Trotzdem: Die Aufregung über die US-Politik des Präsidenten war vor Ort überraschend weniger spürbar als hier bei uns in der Schweiz. Ebenso werden Schreckensszenarien viel mehr ausserhalb des eigenen Landes ausgemalt, die Amis kümmern sich um den eigenen Wohlstand und fokussieren ganz pragmatisch auf das Heute. Die Kaufkraft und die Reiselust besonders der vermögenden US-Amerikanerinnen und -Amerikaner bleibt hoch, man ist und bleibt die stärkste Volkswirtschaft der Welt. Befürchtungen bezüglich Inflation, Dollarschwäche, Wirtschaftskrise oder Arbeitslosigkeit sind an der boomenden US-Westküste kaum auszumachen.

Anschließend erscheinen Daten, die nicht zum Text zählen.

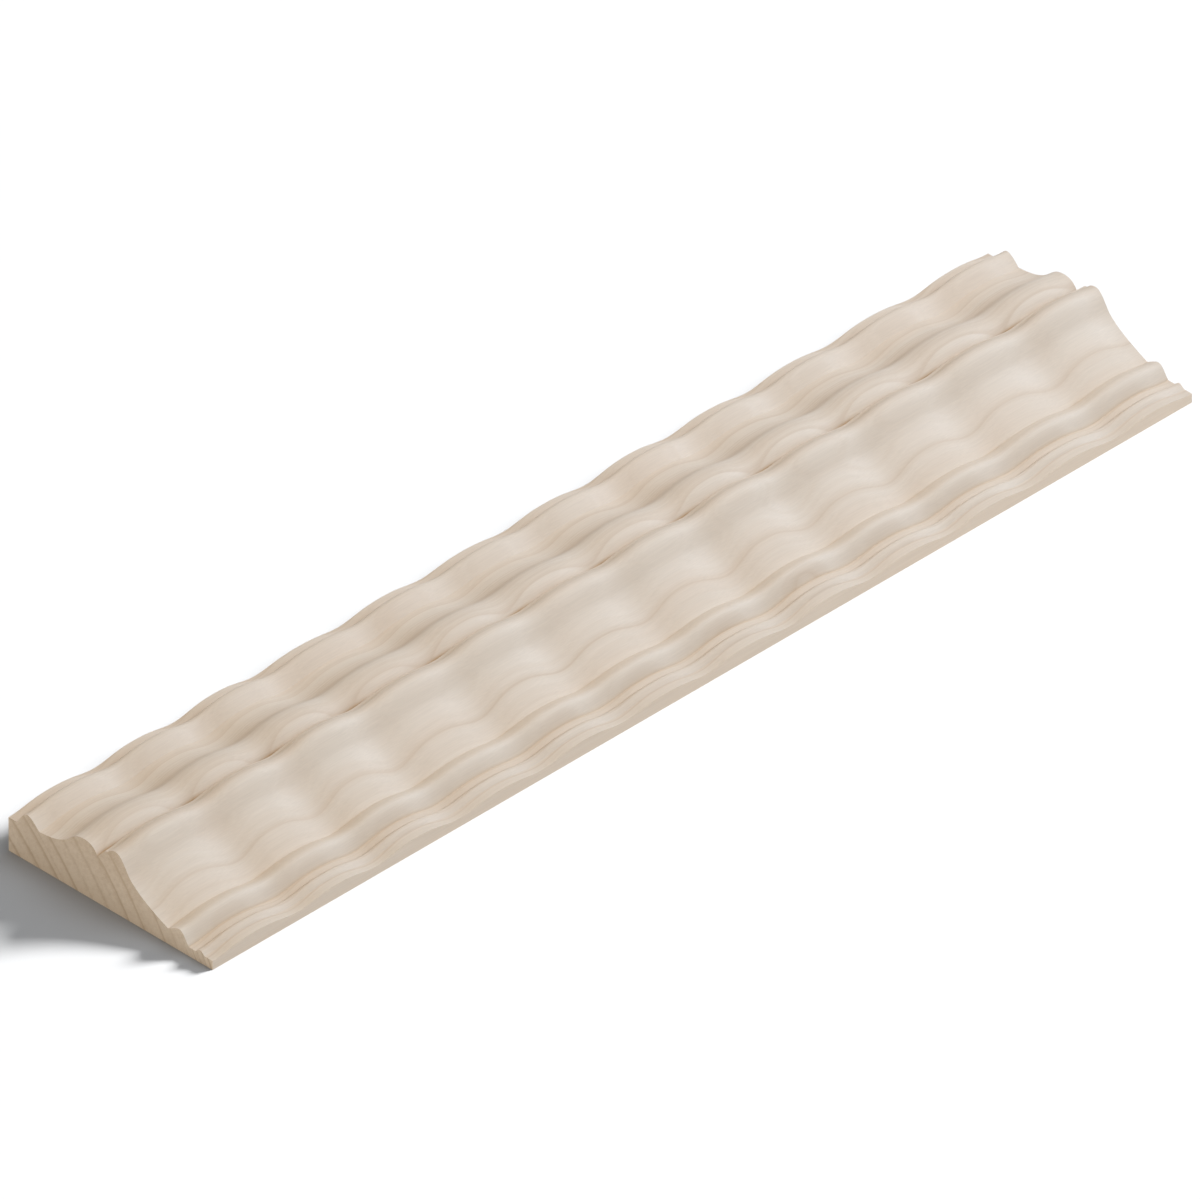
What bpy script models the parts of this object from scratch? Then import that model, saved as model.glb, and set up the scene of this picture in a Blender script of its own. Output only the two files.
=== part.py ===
"""Ripple moulding: a stick of unfinished wood whose whole face waves up and down along its length.

Run it in Blender 4.5, from the command line or the text editor. Sizes are metres, and +Z is up.
The stick lies on its flat back. +X runs along it, the thick edge is at +Y and the thin edge at -Y.
Its face is one moulded section, and the ripple lifts and lowers that section along the length.
"""

import math

import bpy
from mathutils import Vector

# Stock and ripple
WIDTH = 0.09525
THICK_EDGE = 0.0134
THIN_EDGE = 0.0036
RIPPLE_PITCH = 0.0381
RIPPLE_COUNT = 12
RIPPLE_DEPTH = 0.0020
LENGTH = RIPPLE_COUNT * RIPPLE_PITCH

# Members of the section, from the thick edge to the thin one: a run across the stick, then rises
BACK_FILLET_RUN = 0.0042
BACK_BEAD_RUN = 0.0102
BACK_BEAD_CROWN = 0.0053
BACK_BEAD_STEP = 0.0013
OGEE_RISE_RUN = 0.0209
OGEE_RISE = 0.0078
OGEE_FALL_RUN = 0.0063
QUIRK_RUN = 0.0035
QUIRK_DEPTH = 0.0039
LEDGE_RUN = 0.0016
LEDGE_RISE = 0.0003
NOSE_RISE_RUN = 0.0033
NOSE_RISE = 0.0018
NOSE_FALL_RUN = 0.0064
NOSE_FALL = 0.0070
FRONT_BEAD_RUN = 0.0097
FRONT_BEAD_CROWN = 0.0023
FRONT_BEAD_DROP = 0.0026
GROOVE_RUN = 0.0031
SMALL_BEAD_RUN = 0.0043
SMALL_BEAD_CROWN = 0.0014
FRONT_FILLET_RUN = 0.0037

# What the cutter left uneven, ripple by ripple: extra pitch, lift of the valley and of the crest
MILLIMETRE = 0.001
PITCH_DRIFT = (1.2, -1.6, -0.4, 0.8, 0.2, 0.2, 0.6, 0.1, -0.7, -0.3, 1.9, -2.0)
VALLEY_LIFT = (0.0, -0.1, -0.1, -0.2, 0.1, 0.3, 0.3, 0.1, 0.3, -0.1, 0.1, -0.2)
CREST_LIFT = (0.0, -0.1, 0.2, -0.4, 0.2, 0.0, 0.2, 0.5, 0.0, -0.1, 0.0, -0.3)

# Fineness of the mesh and broadness of the crests
STATIONS_PER_RIPPLE = 8
CREST_BROADNESS = 0.1345

WOOD_COLOUR = (0.66, 0.56, 0.46, 1.0)
WOOD_ROUGHNESS = 0.62


def clear_scene():
    for item in list(bpy.data.objects):
        bpy.data.objects.remove(item, do_unlink=True)


def bezier(start, first, second, end, pieces):
    """Points after the start of the cubic curve with these two handles."""
    points = []
    for number in range(1, pieces + 1):
        t = number / pieces
        s = 1 - t
        points.append(s**3 * start + 3 * s * s * t * first + 3 * s * t * t * second + t**3 * end)
    return points


def straight(pen, run, rise=0.0):
    return [pen + Vector((run, rise))]


def sweep(pen, run, rise, leave, arrive, pieces):
    """A hollow or swelling curve. Its handles at the two ends are shares of the run and the rise."""
    end = pen + Vector((run, rise))
    first = pen + Vector((leave[0] * run, leave[1] * rise))
    second = end - Vector((arrive[0] * run, arrive[1] * rise))
    return bezier(pen, first, second, end, pieces)


def bead(pen, run, crown, step, shoulders, pieces):
    """A bead that ends a step above the pen. Its shoulders are shares of the run, from each side."""
    end = pen + Vector((run, step))
    handle = (crown - step / 8) / 0.75
    first = pen + Vector((shoulders[0] * run, handle))
    second = pen + Vector(((1 - shoulders[1]) * run, handle))
    return bezier(pen, first, second, end, pieces)


def back_members():
    """The moulded line from the thick edge over the nose, as points across and up."""
    line = [Vector((0.0, THICK_EDGE))]
    line += straight(line[-1], BACK_FILLET_RUN)
    line += bead(line[-1], BACK_BEAD_RUN, BACK_BEAD_CROWN, BACK_BEAD_STEP, (0.39, 0.52), 8)
    line += sweep(line[-1], OGEE_RISE_RUN, OGEE_RISE, (0.77, 0.11), (0.37, 0.03), 7)
    line += sweep(line[-1], OGEE_FALL_RUN, -QUIRK_DEPTH, (0.58, 0.0), (0.18, 0.56), 4)
    line += straight(line[-1], QUIRK_RUN, QUIRK_DEPTH)
    line += straight(line[-1], LEDGE_RUN, LEDGE_RISE)
    line += sweep(line[-1], NOSE_RISE_RUN, NOSE_RISE, (0.03, 0.50), (0.40, 0.0), 3)
    line += sweep(line[-1], NOSE_FALL_RUN, -NOSE_FALL, (0.39, 0.0), (0.45, 0.65), 4)
    return line


def front_members():
    """The moulded line from the foot of the long cove to the thin edge, with its start at nought."""
    line = [Vector((0.0, 0.0))]
    line += bead(line[-1], FRONT_BEAD_RUN, FRONT_BEAD_CROWN, -FRONT_BEAD_DROP, (0.65, 0.41), 7)
    line += straight(line[-1], GROOVE_RUN)
    line += bead(line[-1], SMALL_BEAD_RUN, SMALL_BEAD_CROWN, 0.0, (0.48, 0.49), 4)
    line += straight(line[-1], FRONT_FILLET_RUN)
    return line


def section():
    """The whole moulded line. The long cove takes the run and the drop that the other members leave."""
    back = back_members()
    front = front_members()
    shift = Vector((WIDTH, THIN_EDGE)) - front[-1]
    front = [point + shift for point in front]
    run, rise = front[0] - back[-1]
    cove = sweep(back[-1], run, rise, (0.25, 0.47), (0.28, 0.21), 7)
    return back + cove[:-1] + front


def uneven(lifts, ripple):
    """What the cutter left at this ripple, in metres. A longer stick takes the list from its start again."""
    return lifts[ripple % len(lifts)] * MILLIMETRE


def valley_places():
    """Where the valleys lie along the stick, both ends included."""
    places = [0.0]
    for ripple in range(RIPPLE_COUNT):
        places.append(places[-1] + RIPPLE_PITCH + uneven(PITCH_DRIFT, ripple))
    return [place * LENGTH / places[-1] for place in places]


def stations():
    """Places along the stick, each with the lift that the ripple gives the section there."""
    valleys = valley_places()
    places = []
    for ripple in range(RIPPLE_COUNT):
        start = valleys[ripple]
        pitch = valleys[ripple + 1] - start
        before = uneven(VALLEY_LIFT, ripple)
        after = uneven(VALLEY_LIFT, ripple + 1)
        height = RIPPLE_DEPTH + uneven(CREST_LIFT, ripple) - (before + after) / 2
        for step in range(STATIONS_PER_RIPPLE):
            t = step / STATIONS_PER_RIPPLE
            wave = (1 - math.cos(2 * math.pi * t)) / 2
            wave += CREST_BROADNESS * (1 - math.cos(4 * math.pi * t)) / 2
            places.append((start + pitch * t, before + (after - before) * t + height * wave))
    places.append((LENGTH, uneven(VALLEY_LIFT, RIPPLE_COUNT)))
    return places


def moulding_mesh():
    """The closed stick: a waving face, two upright edges, two square ends and a flat back."""
    line = section()
    rows = stations()
    across = len(line)
    points = []
    for place, lift in rows:
        for point in line:
            points.append((place - LENGTH / 2, WIDTH / 2 - point.x, point.y + lift))
    corner = len(points)
    for x in (-LENGTH / 2, LENGTH / 2):
        for y in (WIDTH / 2, -WIDTH / 2):
            points.append((x, y, 0.0))
    faces = []
    for row in range(len(rows) - 1):
        for column in range(across - 1):
            first = row * across + column
            faces.append((first, first + 1, first + across + 1, first + across))
    last = (len(rows) - 1) * across
    thick = [row * across for row in range(len(rows))]
    thin = [row * across + across - 1 for row in range(len(rows))]
    faces.append([corner] + thick + [corner + 2])
    faces.append([corner + 3] + thin[::-1] + [corner + 1])
    faces.append([corner + 1] + list(range(across - 1, -1, -1)) + [corner])
    faces.append([corner + 2] + list(range(last, last + across)) + [corner + 3])
    faces.append((corner, corner + 2, corner + 3, corner + 1))
    mesh = bpy.data.meshes.new("ripple_moulding")
    mesh.from_pydata(points, [], faces)
    return mesh


def wood():
    """Pale unfinished wood."""
    material = bpy.data.materials.new("unfinished_wood")
    material.use_nodes = True
    shader = material.node_tree.nodes["Principled BSDF"]
    shader.inputs["Base Color"].default_value = WOOD_COLOUR
    shader.inputs["Roughness"].default_value = WOOD_ROUGHNESS
    shader.inputs["Metallic"].default_value = 0.0
    material.diffuse_color = WOOD_COLOUR
    return material


def moulding():
    """The one piece that the object is made of."""
    mesh = moulding_mesh()
    mesh.materials.append(wood())
    stick = bpy.data.objects.new("ripple_moulding", mesh)
    bpy.context.scene.collection.objects.link(stick)
    for face in mesh.polygons:
        face.use_smooth = face.normal.z > 0.1
    mesh.set_sharp_from_angle(angle=math.radians(35))
    return stick


clear_scene()
moulding()
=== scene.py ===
"""Looks of the ripple moulding: bare pale wood on a plain white floor, seen as the photograph shows it.

Sizes are metres. The stick runs along X, its thick edge is at +Y, and its flat back lies at Z = 0.
The section and the ripple are those of part.py, drawn here with finer steps.
"""

import math

import bpy
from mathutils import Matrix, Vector


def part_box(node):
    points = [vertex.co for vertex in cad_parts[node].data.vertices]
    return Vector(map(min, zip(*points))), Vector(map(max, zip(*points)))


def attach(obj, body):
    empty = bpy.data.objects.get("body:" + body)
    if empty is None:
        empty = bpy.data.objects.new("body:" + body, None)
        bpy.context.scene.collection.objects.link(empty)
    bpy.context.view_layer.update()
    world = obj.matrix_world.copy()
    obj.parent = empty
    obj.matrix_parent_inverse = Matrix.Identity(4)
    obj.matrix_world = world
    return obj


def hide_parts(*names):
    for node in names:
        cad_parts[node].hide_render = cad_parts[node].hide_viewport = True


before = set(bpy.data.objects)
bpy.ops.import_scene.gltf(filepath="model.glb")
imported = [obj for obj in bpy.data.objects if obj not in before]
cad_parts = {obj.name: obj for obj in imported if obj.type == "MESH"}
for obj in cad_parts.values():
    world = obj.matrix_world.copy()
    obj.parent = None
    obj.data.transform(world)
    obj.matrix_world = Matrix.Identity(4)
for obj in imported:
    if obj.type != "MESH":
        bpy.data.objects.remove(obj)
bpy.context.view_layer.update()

LOW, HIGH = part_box("ripple_moulding")
LENGTH = HIGH[0] - LOW[0]
WIDTH = HIGH[1] - LOW[1]

# Stock and ripple, as in part.py
THICK_EDGE = 0.0134
THIN_EDGE = 0.0036
RIPPLE_COUNT = 12
RIPPLE_DEPTH = 0.0020
CREST_BROADNESS = 0.1345

# Members of the section, from the thick edge to the thin one, as in part.py
BACK_FILLET_RUN = 0.0042
BACK_BEAD_RUN = 0.0102
BACK_BEAD_CROWN = 0.0053
BACK_BEAD_STEP = 0.0013
OGEE_RISE_RUN = 0.0209
OGEE_RISE = 0.0078
OGEE_FALL_RUN = 0.0063
QUIRK_RUN = 0.0035
QUIRK_DEPTH = 0.0039
LEDGE_RUN = 0.0016
LEDGE_RISE = 0.0003
NOSE_RISE_RUN = 0.0033
NOSE_RISE = 0.0018
NOSE_FALL_RUN = 0.0064
NOSE_FALL = 0.0070
FRONT_BEAD_RUN = 0.0097
FRONT_BEAD_CROWN = 0.0023
FRONT_BEAD_DROP = 0.0026
GROOVE_RUN = 0.0031
SMALL_BEAD_RUN = 0.0043
SMALL_BEAD_CROWN = 0.0014
FRONT_FILLET_RUN = 0.0037

# What the cutter left uneven, ripple by ripple: extra pitch, lift of the valley and of the crest
MILLIMETRE = 0.001
PITCH_DRIFT = (1.2, -1.6, -0.4, 0.8, 0.2, 0.2, 0.6, 0.1, -0.7, -0.3, 1.9, -2.0)
VALLEY_LIFT = (0.0, -0.1, -0.1, -0.2, 0.1, 0.3, 0.3, 0.1, 0.3, -0.1, 0.1, -0.2)
CREST_LIFT = (0.0, -0.1, 0.2, -0.4, 0.2, 0.0, 0.2, 0.5, 0.0, -0.1, 0.0, -0.3)
STATIONS_PER_RIPPLE = 40

# Growth rings: the pith lies behind and below the stick, and each ring ends in a dark line
PITH = Vector((0.0, WIDTH / 2 + 0.103, -0.102))

# Each line's distance from the pith in millimetres, how dark the line is and how dark the wood around it.
# Wood of the common shade is neither darkened nor lightened.
# The shades around the lines are partly the wood's own tone and partly painted light and shade, which
# lightens some members and darkens others beyond what the lamps give
RING_LINES = (
    (142.2, 0.8, 0.5), (148.8, 0.8, 0.5), (155.5, 0.8, 0.6), (162.5, 0.9, 1.15), (164.6, 0.3, 0.6),
    (169.2, 1.0, 0.35), (175.3, 0.3, 0.0), (181.2, 0.45, 0.3), (189.3, 0.9, 0.3), (191.3, 0.0, 0.0),
    (195.3, 0.8, 0.95), (198.8, 0.0, 0.6), (201.0, 0.0, 0.2), (203.4, 0.75, 0.55), (208.6, 0.3, 0.2),
    (213.2, 0.3, 0.0), (215.1, 0.3, 0.0), (216.1, 0.9, 0.6), (218.2, 0.4, 0.5), (220.5, 0.6, 0.5),
    (222.4, 1.1, 0.4), (228.6, 0.8, 0.1),
)
COMMON_SHADE = 0.4

# False rings, which show on the long grain alone: their distance from the pith in millimetres,
# half the width of each line, and how dark it is
FALSE_RINGS = (172.9, 174.1, 175.2, 176.5, 178.6)
FALSE_RING_REACH = 0.22
FALSE_RING_DEPTH = 0.45

# How far the rings stray: waves a metre along and across, and the reach in metres
RING_BENDS = ((5.0, 22.0, 0.0009), (16.0, 110.0, 0.0003))

# The rings swell a little around the foot of the quirk: its place, the reach and the swelling
QUIRK_ACROSS = BACK_FILLET_RUN + BACK_BEAD_RUN + OGEE_RISE_RUN + OGEE_FALL_RUN
QUIRK_HEIGHT = THICK_EDGE + BACK_BEAD_STEP + OGEE_RISE - QUIRK_DEPTH
QUIRK_FOOT = Vector((0.0, WIDTH / 2 - QUIRK_ACROSS, QUIRK_HEIGHT))
SWELL_REACH = 0.0030
SWELL_HEIGHT = 0.0008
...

Wir sind zuversichtlich und erwarten aus den USA bis Ende 2025 rund 5 Prozent mehr Hotellogiernächte als 2024, den «Dip» von minus 6 Prozent im Juli miteingerechnet. Daneben entwickeln wir den Markt jedoch vor allem auch qualitativ weiter und sichern für den Schweizer Tourismus somit langfristig und nachhaltig die richtige US-Klientel – indem wir zum Beispiel die Nebensaisons sowie die in Nordamerika noch weniger bekannten «Hidden Swiss Gems» bewerben. So unter anderem nächstes Jahr das Tessin im Frühling für die Elite der nordamerikanischen Hochglanz-Reisemagazine.
Damit Nebensaisons wie der Frühling oder auch der Herbst jedoch überhaupt erst vermarktet werden können – egal ob zwischen New York und Los Angeles oder weltweit: Wir sind da auf euch angewiesen, liebe Hoteliers und Touristikerinnen. Haltet eure Betriebe in der Nebensaison zugunsten zukünftiger neuer Gäste länger geöffnet.
Martin Nydegger ist Direktor von Schweiz Tourismus.